● SET TASK: Pick out and copy every line below that has the word "frame".

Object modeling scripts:
┌──

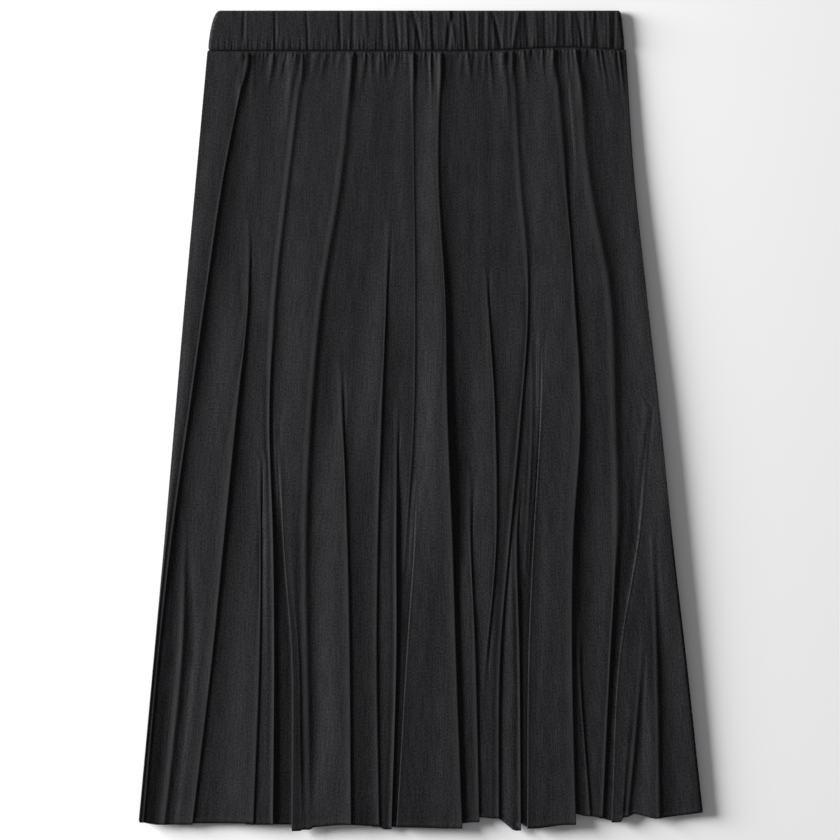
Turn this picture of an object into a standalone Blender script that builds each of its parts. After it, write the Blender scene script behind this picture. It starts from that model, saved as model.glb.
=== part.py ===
"""A pleated knee-length skirt with an elasticated waistband, laid flat on its back.

The front panel lies on the back panel, waist towards +Y and hem towards -Y, on the plane Z = 0.
Each panel is one wall of cloth.  A section across it is a chain of knots: every fold leans right
or left, starts as a soft roll, and further down laps over the cloth beside it in a true Z-fold.
Lengths in the tables are millimetres, and the sheet is drawn on the cloth's right side.
"""
import math
from collections import namedtuple

import bmesh
import bpy

for old in list(bpy.data.objects):
    bpy.data.objects.remove(old, do_unlink=True)

MM = 0.001

# Driving dimensions.
SKIRT_DROP = 636.0          # waist seam to hem, along the middle
BAND_HEIGHT = 33.0
BAND_WALL = 3.0             # casing folded double over the elastic
BAND_HOLLOW = 0.6           # inside the flattened band
BAND_GATHERS = 45
BAND_RUCHE = 0.7            # how far the ruching stands out at the right end
LEFT_RUCHE = 0.55           # and its share at the calmer left end
TURN_STEPS, UNDER_STEPS = 4, 12     # points round a side turn, and across the flat underside
CLOTH = 1.0                 # wall of the panels
LAYER_GAP = 0.4             # air between the layers of a Z-fold
SEAM_GAP = 0.3              # between two pieces that are sewn together
SEAM_Y = 303.0              # where the waist seam lies in the part's frame
FOLD_DEPTH = 2 * CLOTH + LAYER_GAP      # lapping edge down to the underside of its return
BACK_RISE = FOLD_DEPTH + LAYER_GAP      # how far a lap in the back panel stands off the floor
FOOT_ROOM = 0.6             # the wall under a sharp foot reaches lower than the cloth is thick
# The right side of the front panel's lowest cloth, in the middle and at the side seams.
FRONT_FLOOR = BACK_RISE + 2 * CLOTH + SEAM_GAP + FOOT_ROOM
SIDE_FLOOR = 2 * CLOTH + SEAM_GAP
SIDE_ROLL = 14.0            # width over which a panel rolls down to its side seam

# Stations down the skirt, measured from the waist seam, where the tables give positions across.
STATION_COLUMN = 10         # first column of a fold's row that gives a place across
STATIONS = (0, 100, 200, 300, 400, 500, 636)
LEFT_EDGE = (-175, -184, -193, -201.5, -210, -219, -231)
RIGHT_EDGE = (168, 174.5, 185, 196, 206, 217.5, 231)
HEM_LEFT, HEM_RIGHT = -6.0, -12.0       # hem below the nominal drop at the two side seams

# Sections down a panel, closer where the gathers are.
FRONT_ROWS = (0, 16, 40, 80, 130, 185, 240, 295, 345, 395, 450, 515, 580, 636)
BACK_ROWS = (0, 16, 40, 80, 140, 220, 310, 400, 490, 570, 636)

# Loops of the waistband.  up: share of its height; inset: how far the edge is pressed in.
BandRow = namedtuple("BandRow", "side up left right inset ruche")
BAND_ROWS = [BandRow(*row) for row in (
    #  side     up    left    right  inset ruche
    ("outer", 0.00, -175.0, 167.5, 0.8, 1.0),
    ("outer", 0.10, -175.0, 167.0, 0.0, 1.0),
    ("outer", 0.45, -172.0, 166.0, 0.0, 0.6),
    ("outer", 0.90, -169.0, 164.5, 0.0, 0.8),
    ("outer", 1.00, -167.5, 164.0, 0.8, 0.6),
    ("inner", 1.00, -167.5, 164.0, 0.0, 0.0),
    ("inner", 0.00, -175.0, 167.5, 0.0, 0.0),
)]

# A fold.  lean: +1 laps towards +X, -1 towards -X.  starts, laps, ends: how far down it begins
# to rise, begins to lap over, and is gone.  tuck: how far it laps at the hem.  rise: its height
# at the hem.  reach: width of its soft side while it doesn't lap.  hem, foot_hem: how far the hem
# hangs below the nominal drop at its edge and at the cloth beside it.  at_...: place across.
Fold = namedtuple("Fold", "name lean starts laps ends tuck rise reach hem foot_hem"
                  " at_0 at_100 at_200 at_300 at_400 at_500 at_636")
NEVER = 9999
__ = None

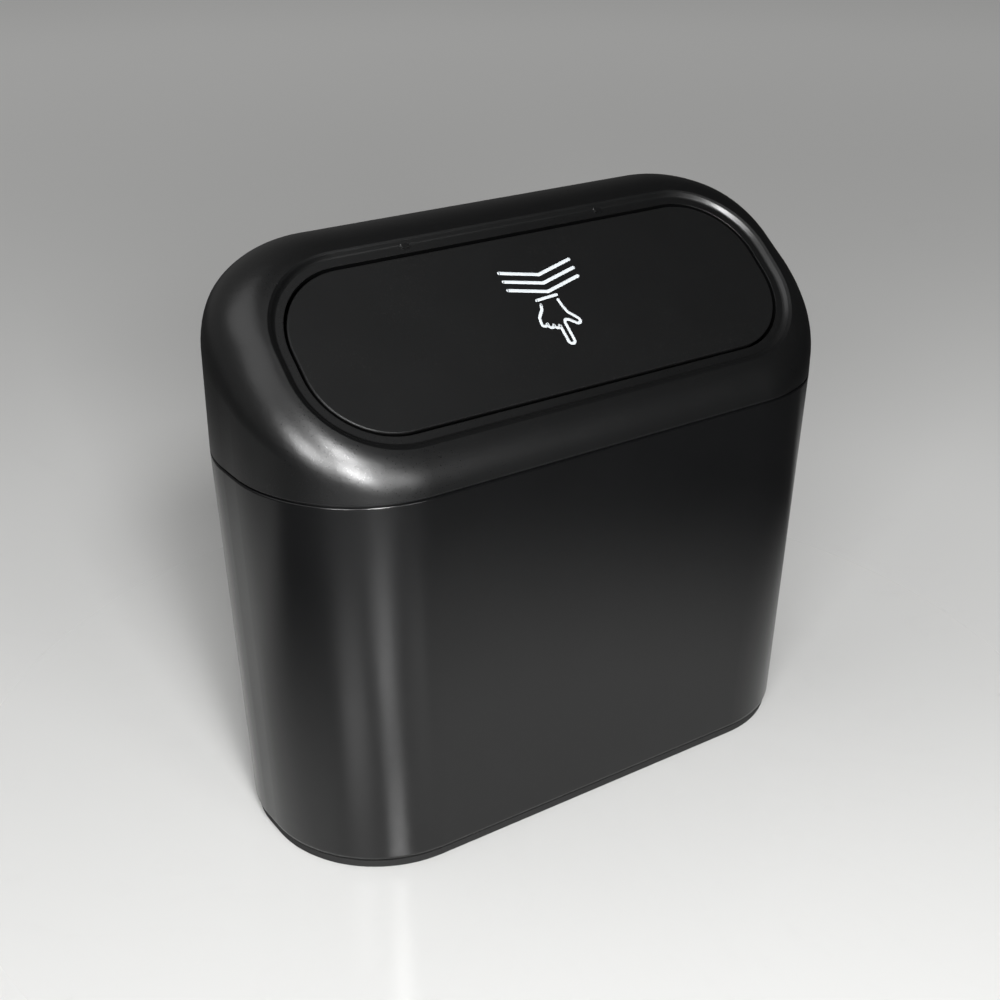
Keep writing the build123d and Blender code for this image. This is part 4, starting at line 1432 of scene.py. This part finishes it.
@dataclass
class Studio:
    """Plain pale floor, soft light and the camera."""

    eye: Place = (-0.25145, -0.35889, 0.30197)
    aim: Place = (-0.00982, 0.0, 0.09119)
    lens: float = 55.08
    sensor: float = 36.0
    sight: tuple[float, float] = (0.01, 50.0)
    floor_radius: float = 5.0
    floor_middle: float = 0.02
    floor_drop: float = 0.05 * MM
    floor_depth: float = 0.01
    floor_tone: Tone = (0.70, 0.70, 0.69)
    cloud_scale: float = 5.0
    cloud_darker: float = 0.985
    # Painted reflection: the floor's colours and masks for where the part mirrors it, pale near the part and
    # dark further off as painted shade.
    painted_reflection_tone: Tone = (0.62, 0.62, 0.61)
    painted_reflection_shade: Tone = (0.02, 0.02, 0.02)
    painted_reflection_fade: Spread = (0.09, 0.26, 0.0, 1.0)
    painted_reflection_front: Spread = (0.0, 0.10, 1.0, 0.0)
    painted_reflection_end: Spread = (0.20, 0.42, 0.0, 1.0)
    gloss_fade: Spread = (0.10, 0.32, 0.11, 0.60)
    backdrop_fade: Spread = (0.3, 1.6, 0.0, 0.26)
    world_tint: Tone = (1.0, 0.995, 0.985)
    world_toward: Place = (-0.55, 0.80, 0.10)
    world_fade: Spread = (-0.1, 0.9, 0.02, 0.16)
    backdrop_level: float = 0.42
    lamps: tuple[Lamp, ...] = (
        Lamp("key", bearing=-18.0, height=40.0, distance=1.1, size=0.20, power=6.5),
        Lamp("low_key", bearing=-22.0, height=20.0, distance=1.1, size=0.22, power=10.0),
        Lamp("left_wing", bearing=-50.0, height=23.0, distance=1.2, size=0.36, power=7.5),
        Lamp("over", bearing=40.0, height=74.0, distance=1.6, size=0.8, power=0.6),
        Lamp("right_wing", bearing=6.0, height=21.0, distance=1.2, size=0.30, power=1.9),
        Lamp("fill", bearing=-105.0, height=60.0, distance=1.9, size=1.6, power=8.0),
    )

    def camera(self) -> None:
        """Create the camera at the photographed view and make it the scene's own."""
        data = bpy.data.cameras.new("camera")
        data.lens = self.lens
        data.sensor_width = self.sensor
        data.clip_start, data.clip_end = self.sight
        camera = bpy.data.objects.new("camera", data)
        bpy.context.scene.collection.objects.link(camera)
        camera.location = self.eye
        camera.rotation_euler = (Vector(self.aim) - Vector(self.eye)).to_track_quat("-Z", "Y").to_euler()
        bpy.context.scene.camera = camera

    def floor_finish(self) -> bpy.types.Material:
        """Finish of the floor: pale and faintly cloudy, glossy near the part and matt further away.

        Its colour as seen in reflections is painted: pale only close by and in front, a painted reflection
        that brightens the part's lower faces, and dark elsewhere, painted shade in the reflections, so that
        the black pieces stay black.
        Where the camera sees it far away, it glows a little to join the backdrop.

        Returns:
            The material.
        """
        material, wiring, shader, place = fresh_material("pale floor")
        cloud = wiring.noise(place, self.cloud_scale, 3.0)
        pale = wiring.blend(cloud, tinted(self.floor_tone, self.cloud_darker), self.floor_tone)
        length = wiring.node("ShaderNodeVectorMath", {"operation": "LENGTH"})
        wiring.feed(length.inputs[0], place)
        distance = length.outputs["Value"]
        depth = wiring.node("ShaderNodeSeparateXYZ", Vector=place).outputs["Y"]
        # Painted reflection: for glossy rays the floor's colour is pale near the part, which brightens its
        # lower faces, and dark further off, painted shade in its reflections.
        ahead = wiring.product(wiring.spread(depth, *self.painted_reflection_front),
                               wiring.spread(distance, *self.painted_reflection_fade))
        far = wiring.sum("MAXIMUM", ahead, wiring.spread(distance, *self.painted_reflection_end))
        painted_reflection_colour = wiring.blend(far, self.painted_reflection_tone, self.painted_reflection_shade)
        ray = wiring.node("ShaderNodeLightPath")
        wiring.feed(shader.inputs["Base Color"], wiring.blend(ray.outputs["Is Glossy Ray"], pale, painted_reflection_colour))
        wiring.feed(shader.inputs["Roughness"], wiring.spread(distance, *self.gloss_fade))
        glow = wiring.product(wiring.spread(distance, *self.backdrop_fade), ray.outputs["Is Camera Ray"])
        wiring.feed(shader.inputs["Emission Strength"], glow)
        shader.inputs["Emission Color"].default_value = (*self.floor_tone, 1.0)
        shader.inputs["Specular IOR Level"].default_value = 1.0
        return material

    def floor(self) -> None:
        """Build the floor as a wide disc: rings whose radius grows by a steady factor outwards."""
        radius = np.geomspace(self.floor_middle, self.floor_radius, 40)[:, None]
        top = rings_about_z(radius, np.array(-self.floor_drop), full_turn(96))
        low = top[::-1] - [0.0, 0.0, self.floor_depth]
        Surface.from_rings(np.concatenate([top, low])).build("floor", self.floor_finish())

    def world(self) -> None:
        """A dim grey room, paler toward the back and the left, and where the camera sees it itself."""
        world = bpy.data.worlds.new("room")
        world.use_nodes = True
        bpy.context.scene.world = world
        wiring = Wiring(world.node_tree)
        background = world.node_tree.nodes["Background"]
        lean = wiring.node("ShaderNodeVectorMath", {"operation": "DOT_PRODUCT"})
        wiring.feed(lean.inputs[0], wiring.node("ShaderNodeTexCoord").outputs["Generated"])
        lean.inputs[1].default_value = Vector(self.world_toward).normalized()
        room = wiring.spread(lean.outputs["Value"], *self.world_fade)
        seen = wiring.node("ShaderNodeLightPath").outputs["Is Camera Ray"]
        background.inputs["Color"].default_value = (*self.world_tint, 1.0)
        wiring.feed(background.inputs["Strength"],
                    wiring.spread(seen, 0.0, 1.0, room, self.backdrop_level, smooth=False))

    def build(self) -> None:
        """Build floor, world, lamps and camera."""
        self.floor()
        self.world()
        for lamp in self.lamps:
            lamp.hang()
        self.camera()
        bpy.context.scene.view_settings.view_transform = "Standard"
        log.info("studio ready")


def main() -> None:
    """Load the frame, dress its pieces, and build the fine ones and the studio."""
    logging.basicConfig(level=logging.INFO, format="%(message)s")
    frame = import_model()
    palette = Palette(Effects())
    palette.mix()
    slope = Slope()
    for group in (Bin(), Cover(), Lid(slope), Latch(slope), Hinge(slope), Hook()):
        group.dress(frame["nodes"], palette)
        group.build(palette)
    Studio().build()


if __name__ == "__main__":
    main()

└──

● WORKED SOLUTION:
SEAM_Y = 303.0              # where the waist seam lies in the part's frame
    """Load the frame, dress its pieces, and build the fine ones and the studio."""
    frame = import_model()
        group.dress(frame["nodes"], palette)